During the period of the Sui and Tang dynasties, the overland Silk Road was severed because of wars in the western areas, and had to be substituted by the maritime Silk Road.
In the late Tang and Song dynasties, technological advances in shipbuilding and navigation led to the opening of new sea lanes to Southeast Asia, Malacca, the Indian Ocean, the Red Sea and the continent of Africa, and the subsequent flourishing of the maritime Silk Road.
Main Harbours
The main harbors of the maritime Silk Road varied with time. From the 330s, Guangzhou and Hepu were the two important harbors. However, Guangzhou was substituted by Quanzhou from the late Song Dynasty to the Yuan Dynasty.
Quanzhou in Fujian Province, together with Alexandria of Egypt, was considered to be the largest harbor in the world at that time.

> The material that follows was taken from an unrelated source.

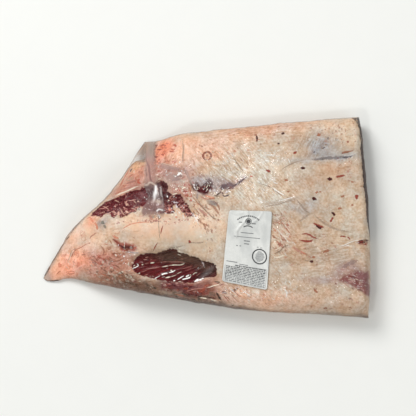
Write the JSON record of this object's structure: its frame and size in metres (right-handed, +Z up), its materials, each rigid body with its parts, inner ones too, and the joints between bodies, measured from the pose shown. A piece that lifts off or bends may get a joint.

Due to the Haijin policy imposed in the early part of the Ming Dynasty and the influence of wars, Quanzhou was gradually replaced by Yuegang Harbour, Zhangzhou, Fujian.
Guangzhou was a great harbor in the maritime Silk Road from the 330s which became the largest one and the Oriental port known to the rest of the world in the Tang and Song dynasties. During that period, the voyage route from Guangzhou to the Persian Gulf through the South China Sea, Indian Ocean, was the longest one in the world.
Although it was later substituted by Quanzhou in the Yuan Dynasty, it was still the second largest trade port in China. Compared with other seaports, Guangzhou was an enduringly prosperous maritime city during some 2,000 years of the maritime Silk Road.
Even in periods of the early Ming and early Qing dynasties, Guangzhou was the only harbor open to foreign countries, and there were three voyage routes starting from it. The American vessel Empress of China first sailed to Guangzhou in 1784, opening the transportation route between America and Guangzhou.
The Huaisheng Mosque, also known as the Lighthouse Mosque, was the earliest mosque introduced by Islam into China. Hualin Temple was the place where Zen, a school of Mahayana Buddhism was introduced into China, and the place where Dharma preached his religion, and thus the temple was also called Xi Lai Chu Di.